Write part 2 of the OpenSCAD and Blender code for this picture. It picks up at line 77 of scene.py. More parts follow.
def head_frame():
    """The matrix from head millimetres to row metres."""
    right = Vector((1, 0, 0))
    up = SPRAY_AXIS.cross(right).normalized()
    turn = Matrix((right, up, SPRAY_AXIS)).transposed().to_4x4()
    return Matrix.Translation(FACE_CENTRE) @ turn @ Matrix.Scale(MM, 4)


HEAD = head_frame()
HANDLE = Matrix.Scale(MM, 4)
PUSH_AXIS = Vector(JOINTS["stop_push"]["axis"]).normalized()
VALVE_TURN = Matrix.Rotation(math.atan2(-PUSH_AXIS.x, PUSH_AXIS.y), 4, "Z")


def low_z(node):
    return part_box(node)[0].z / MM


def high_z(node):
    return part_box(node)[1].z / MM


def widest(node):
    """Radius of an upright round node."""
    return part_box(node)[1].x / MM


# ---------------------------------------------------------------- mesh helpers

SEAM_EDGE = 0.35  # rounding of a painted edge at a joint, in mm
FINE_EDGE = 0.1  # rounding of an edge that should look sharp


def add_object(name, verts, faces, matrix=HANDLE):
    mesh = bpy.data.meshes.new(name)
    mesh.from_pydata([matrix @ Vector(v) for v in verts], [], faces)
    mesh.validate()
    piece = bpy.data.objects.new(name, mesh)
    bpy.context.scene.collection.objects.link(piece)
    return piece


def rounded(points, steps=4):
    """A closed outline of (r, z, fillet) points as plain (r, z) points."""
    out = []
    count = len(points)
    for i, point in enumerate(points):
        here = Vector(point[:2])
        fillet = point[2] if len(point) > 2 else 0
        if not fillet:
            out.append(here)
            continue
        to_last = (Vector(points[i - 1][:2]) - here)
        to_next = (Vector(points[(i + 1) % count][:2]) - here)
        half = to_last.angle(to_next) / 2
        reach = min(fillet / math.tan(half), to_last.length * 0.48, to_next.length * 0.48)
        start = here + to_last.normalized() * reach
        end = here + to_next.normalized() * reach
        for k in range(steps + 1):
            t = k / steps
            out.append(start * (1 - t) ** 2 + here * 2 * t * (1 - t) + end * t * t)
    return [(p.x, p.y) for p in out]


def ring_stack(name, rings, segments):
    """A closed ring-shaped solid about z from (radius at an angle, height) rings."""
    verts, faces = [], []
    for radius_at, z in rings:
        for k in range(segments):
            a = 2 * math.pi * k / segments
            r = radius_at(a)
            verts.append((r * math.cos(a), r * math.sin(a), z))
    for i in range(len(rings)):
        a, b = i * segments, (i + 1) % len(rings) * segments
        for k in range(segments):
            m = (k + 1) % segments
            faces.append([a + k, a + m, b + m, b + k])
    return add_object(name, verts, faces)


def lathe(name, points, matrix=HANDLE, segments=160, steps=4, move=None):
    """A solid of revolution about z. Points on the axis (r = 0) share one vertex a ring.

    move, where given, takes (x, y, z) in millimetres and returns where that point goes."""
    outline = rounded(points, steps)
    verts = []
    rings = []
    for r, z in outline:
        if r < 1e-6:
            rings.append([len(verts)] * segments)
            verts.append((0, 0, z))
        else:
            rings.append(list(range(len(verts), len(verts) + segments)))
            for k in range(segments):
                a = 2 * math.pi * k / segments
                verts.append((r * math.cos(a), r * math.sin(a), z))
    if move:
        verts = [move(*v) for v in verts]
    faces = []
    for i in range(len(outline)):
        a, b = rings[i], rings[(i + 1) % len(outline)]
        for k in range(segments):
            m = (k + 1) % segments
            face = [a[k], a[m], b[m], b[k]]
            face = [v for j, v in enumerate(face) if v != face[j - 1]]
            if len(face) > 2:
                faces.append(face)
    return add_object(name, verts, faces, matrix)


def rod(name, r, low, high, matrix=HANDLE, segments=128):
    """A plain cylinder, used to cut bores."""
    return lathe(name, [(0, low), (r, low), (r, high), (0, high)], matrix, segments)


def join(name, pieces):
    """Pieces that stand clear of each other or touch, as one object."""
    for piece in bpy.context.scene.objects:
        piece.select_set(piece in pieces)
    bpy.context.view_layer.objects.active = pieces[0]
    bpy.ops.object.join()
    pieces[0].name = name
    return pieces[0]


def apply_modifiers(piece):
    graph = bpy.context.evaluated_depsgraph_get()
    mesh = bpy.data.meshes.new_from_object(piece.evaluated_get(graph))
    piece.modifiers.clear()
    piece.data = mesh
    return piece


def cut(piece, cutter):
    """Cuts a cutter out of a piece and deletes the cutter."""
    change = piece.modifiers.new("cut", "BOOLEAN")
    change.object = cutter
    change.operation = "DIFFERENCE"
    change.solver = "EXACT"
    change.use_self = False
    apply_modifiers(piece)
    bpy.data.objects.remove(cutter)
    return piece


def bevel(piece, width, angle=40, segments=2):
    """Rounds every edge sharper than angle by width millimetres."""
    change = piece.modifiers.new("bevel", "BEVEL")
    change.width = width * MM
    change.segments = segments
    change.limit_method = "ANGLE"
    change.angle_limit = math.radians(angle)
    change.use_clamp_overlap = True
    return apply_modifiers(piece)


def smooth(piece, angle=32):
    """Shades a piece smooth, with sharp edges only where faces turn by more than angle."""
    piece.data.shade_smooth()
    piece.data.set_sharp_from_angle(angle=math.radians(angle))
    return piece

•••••

> To do
Restate the listing exactly, starting at its first line and ending at the line where "FINE_EDGE = 0.1" occurs; include both and no other lines.

> Written response
Write part 2 of the OpenSCAD and Blender code for this picture. It picks up at line 77 of scene.py. More parts follow.
def head_frame():
    """The matrix from head millimetres to row metres."""
    right = Vector((1, 0, 0))
    up = SPRAY_AXIS.cross(right).normalized()
    turn = Matrix((right, up, SPRAY_AXIS)).transposed().to_4x4()
    return Matrix.Translation(FACE_CENTRE) @ turn @ Matrix.Scale(MM, 4)


HEAD = head_frame()
HANDLE = Matrix.Scale(MM, 4)
PUSH_AXIS = Vector(JOINTS["stop_push"]["axis"]).normalized()
VALVE_TURN = Matrix.Rotation(math.atan2(-PUSH_AXIS.x, PUSH_AXIS.y), 4, "Z")


def low_z(node):
    return part_box(node)[0].z / MM


def high_z(node):
    return part_box(node)[1].z / MM


def widest(node):
    """Radius of an upright round node."""
    return part_box(node)[1].x / MM


# ---------------------------------------------------------------- mesh helpers

SEAM_EDGE = 0.35  # rounding of a painted edge at a joint, in mm
FINE_EDGE = 0.1  # rounding of an edge that should look sharp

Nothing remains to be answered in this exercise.